The program will help the DEC learn more about stream health in New York.

ATTICA, N.Y. — The health of streams is something that influences all of us. That's one of the reasons monitoring that fitness is so important. The NY Department of Environmental Conservation is one of the stewards of water in NY State. But it's a big job, according to Keleigh Reynolds, an Environmental Program Specialist for the DEC's Division of Water. 

"The state is split into 17 basins, and we hit 3 basins a year. So, it's like a 5-year rotating program that we aim to be back in the same basin after 5 years, just so we can have a long-term monitoring schema."

Credit: Megan Gollwitzer/NY DEC
The Macroinvertabrates found in the streams will be a reflection of it's health.

With a job this size, the department needs volunteers to help. The Water Assessments by Volunteer Evaluators, or WAVE Program, helps the DEC cover much more territory. Volunteers collect aquatic bugs in order to monitor water quality in streams across the state. 

"The WAVE Program is a citizen and community science program," Reynolds explains." That uses field collection of Macroinvertebrates, or bugs, in the stream beds, collected by the citizens."

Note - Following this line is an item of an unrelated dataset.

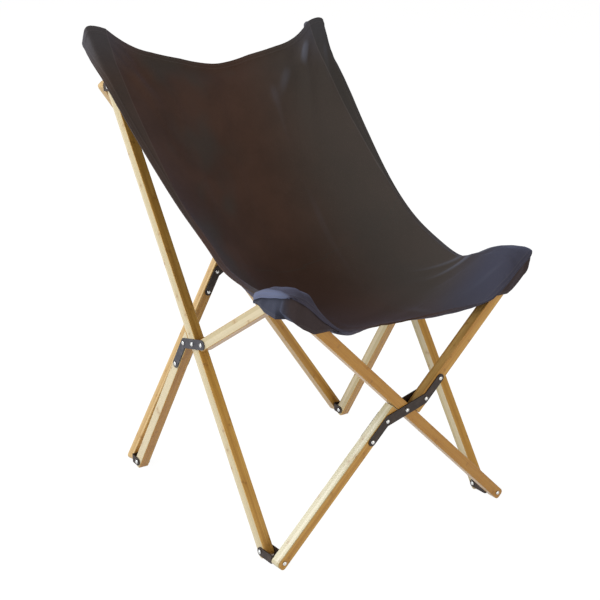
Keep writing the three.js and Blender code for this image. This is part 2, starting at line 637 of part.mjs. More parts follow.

 Macroinvertebrates are residents of virtually every freshwater ecosystem in the world, and though small in size, these creatures can speak volumes about the condition of a body of water. They are a "canary in the coal mine" for stream ecology. 

"Macroinvertebrates are really sensitive to short and long-term changes in a stream environment," Reynolds says. "They can't move, they kind of have to deal with the cards that they're dealt,  so if they can't survive there, you're not going to find them, so in that way, you're able to see what's going on by what community  of macroinvertebrates you're finding."

Credit: Terry Belke
Stream health is critical to the environment.

The community scientists gather data in the field and then send samples back to the DEC. "And then using the species we find at the particular spot, we are able to designate a WAVE evaluation category, and from there we use that to prioritize sites either for professional follow up or local preservation."

Credit: Terry Belke
Volunteers can learn a lot from this experience.

No experience is needed to volunteer, but Reynolds believes that there is much to be learned. "It's a fun and quick way to get out and see what's happening in your backyard, but also see that data being used professionally locally and state-wide."

If you'd like to volunteer for the WAVE Program, here is a link to DEC's website.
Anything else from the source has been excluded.